Le Chili votait dimanche pour un successeur à la présidente socialiste Michelle Bachelet, avec un prospère entrepreneur de 60 ans, Sebastian Pinera, favori pour ramener la droite au pouvoir après 20 ans de gouvernements de centre-gauche depuis la fin de dictature.

Quelque 8,3 millions d'électeurs votent pour renouveler leur parlement, et pour un scrutin présidentiel voué selon les sondages à un second tour, le 17 janvier, entre Pinera et le candidat du centre-gauche, le démocrate-chrétien Eduardo Frei, 67 ans, déjà chef de l'État de 1994 à 2000.

Bachelet, première femme présidente du Chili, termine son mandat portée par une popularité record, 75-80% récemment, qui lui aurait assuré une rééelection aisée. Mais la Constitution interdit deux mandats consécutifs.

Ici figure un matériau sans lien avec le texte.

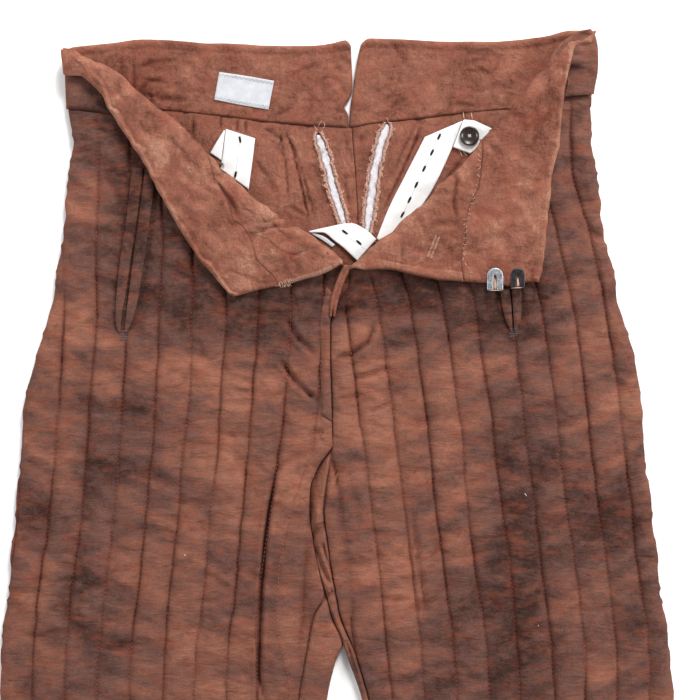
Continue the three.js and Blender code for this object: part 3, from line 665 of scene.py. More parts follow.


# ---- quilting, colouring and painted shadow ----
# Patches of colour and of painted shadow on the fronts: place, half sizes and turn in degrees, and
# how rusty (+) or grey-brown (-) the cloth is there. The long dark patches near y 250, just under
# the free edges of the turned-out corners, are painted shadow.
DYE_AND_SHADE_PATCHES = table("x y rx ry turn amount", [
    (-112, 256, 95, 20, -3, -0.3), (-215, 400, 60, 40, 0, -0.12), (-190, 300, 30, 60, 8, -0.25),
    (-229, 355, 26, 16, 6, 0.16), (-130, 130, 26, 24, 0, 0.14), (-84, 176, 24, 18, 0, 0.2),
    (14, 176, 20, 30, 0, 0.22), (94, 84, 22, 22, 0, 0.1), (-218, 130, 24, 30, 0, -0.16),
    (208, 470, 22, 30, 0, 0.2), (-265, -5, 24, 20, 0, -0.1), (-236, 352, 22, 18, 8, 0.22),
    (-240, 316, 20, 30, 8, -0.12), (-238, -5, 26, 40, 10, -0.22), (256, -5, 24, 30, 0, -0.2),
    (94, -50, 40, 30, 0, 0.12), (-245, 250, 30, 18, 20, 0.38), (-175, 203, 44, 14, 6, 0.5),
    (-205, 232, 30, 8, 10, 0.38), (-190, 150, 26, 60, 5, -0.3), (-112, 160, 24, 60, -6, 0.3),
    (-30, 138, 22, 16, 0, 0.45), (-35, 60, 22, 70, 5, 0.34), (-75, 100, 30, 50, 0, 0.18),
    (-275, 5, 22, 46, -20, 0.34), (-215, -20, 34, 40, 0, -0.14), (-150, -10, 40, 70, 0, 0.06),
    (-268, 130, 22, 40, 0, 0.1), (-270, 60, 24, 34, 0, -0.25), (-100, -60, 40, 30, 0, 0.2),
    (-60, 225, 30, 16, 0, -0.12), (115, 252, 70, 22, -4, -0.25), (10, 232, 22, 20, 0, 0.4),
    (18, 170, 20, 30, 0, 0.26), (6, 130, 12, 22, 0, -0.22), (165, 40, 30, 120, 0, -0.32),
    (95, 190, 34, 34, 0, 0.14), (212, 130, 52, 14, 28, 0.12), (240, 72, 34, 36, 0, -0.42),
    (235, 0, 40, 26, 25, 0.32), (28, 60, 28, 90, 6, 0.3), (95, 110, 34, 50, 0, 0.24),
    (110, -60, 34, 24, 0, -0.22), (-40, 31, 16, 44, 4, -0.24), (262, -5, 20, 36, 0, -0.18),
    (14, 175, 26, 24, 0, 0.14), (-94, 248, 22, 12, 0, -0.2), (120, 256, 26, 10, 0, -0.2),
    (-148.5, 36.5, 7, 4, 20, 0.5), (222, 230, 30, 20, 0, 0.2), (205, 360, 26, 40, 0, -0.1),
    (60, 140, 20, 20, 0, 0.1), (250, 180, 20, 20, 0, 0.26), (170, 225, 30, 14, 0, -0.25),
    (60, 10, 26, 40, 0, 0.2), (94, 85, 34, 30, 0, -0.22), (94, -50, 30, 26, 0, -0.22),
    (211, 454, 20, 26, 0, -0.28), (-234, 445, 20, 24, 0, -0.16), (14, 175, 20, 22, 0, 0.24),
    (140, 40, 22, 14, 0, -0.16), (152, 60, 22, 90, 0, -0.16), (236, 206, 16, 12, 0, -0.4),
    (-94, 247, 30, 10, 0, -0.2), (-272, 120, 34, 90, 8, -0.14), (-205, 205, 22, 40, 0, -0.1),
    (245, 60, 22, 60, -8, -0.1), (190, 35, 70, 95, -8, -0.13), (50, 120, 40, 40, 0, 0.06),
    (215, 150, 30, 30, 0, -0.12), (232, 330, 18, 40, 0, 0.1), (-150, 250, 20, 16, 0, -0.2),
    (-215, 330, 20, 60, 6, -0.1), (122, 256, 26, 10, 0, -0.16), (92, 200, 40, 9, 4, 0.2),
    (-170, 190, 34, 10, -4, 0.16)])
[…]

Les bureaux de vote ouverts à 07H00 locales, le resteront pendant neuf heures. De premières estimations officielles devraient être connues après 19H00.

«Le temps de la Concertation (coalition au pouvoir, Ndlr) est passé (...), les Chiliens savent bien qu'elle est épuisée depuis longtemps», a lancé M. Pinera en clôture de campagne, martelant le thème d'une «fin de cycle» après quatre gouvernements de centre-gauche depuis 1990.

Une victoire de Pinera ramènerait la droite par les urnes pour la première fois depuis 51 ans, et le président Jorge Alessandri. Seule la longue nuit de la dictature d'Augusto Pinochet, qui fit 3.100 morts et disparus entre 1973 et 1990, brisa depuis la domination politique du centre-gauche.

Le multimillionaire Pinera, un candidat de droite modérée battu en 2005 par Bachelet, mène les sondages depuis des mois, avec dernièrement 13 points d'avance (44% contre 31%) sur Eduardo Frei.

Au second tour, Pinera est également favori des sondages contre Frei avec 49 contre 32%, mais une incertitude plane sur le report des voix du candidat independant, l'ex-socialiste Marco Enriquez-Ominami, crédité de 17% en 3e position au premier tour.

Ce jeune député, fils d'un militant d'extrême-gauche tué par la dictature et qui a grandi en exil en France, a bsouculé en 2009 la scène politique chilienne d'ordinaire figée, mordant dans l'électorat de gauche comme de droite.

Le communiste Jorge Arrate, crédité de 7% des voix, s'est engagé à un pacte avec Frei pour faire échec à la droite au 2e tour.

Le scrutin chilien, selon les analystes, porte plus sur un changement de barreur que de cap, tant est ancré le consensus sur l'économie sociale de marché, et la prudente gestion macro-économique qui a valu au Chili, en pleine crise, les louanges internationales, malgré ses 12 mois de croissance négative.

Reste que l'emploi a chuté en 2009 (9,7% de chômage), et malgré la reprise attendue (4-5% en 2010), la crise a durement touché une classe moyenne «desenchantée» et tentée par le changement, reconnait Frei, alors que la politique sociale de Bachelet allégeait surtout l'impact pour les couches défavorisées.

Pinera, le «Berlusconi chilien» pour ses adversaires, a promis un million de nouveaux emplois, et d'insuffler à l'économie son succès en affaires, à l'image de ses intérêts multiples, de la monétique aux médias, de la pharmacie à l'aviation.

«Le Chili n'a pas besoin d'un manager, il a besoin d'un président», a plaidé Frei. Il a tenté en campagne d'altérer son image de politique au pédigrée irréprochable, mais auquel manque à la fois de la spontanéité de Bachelet, l'énergie de Pinera, ou la jeunesse d'Enriquez-Ominami.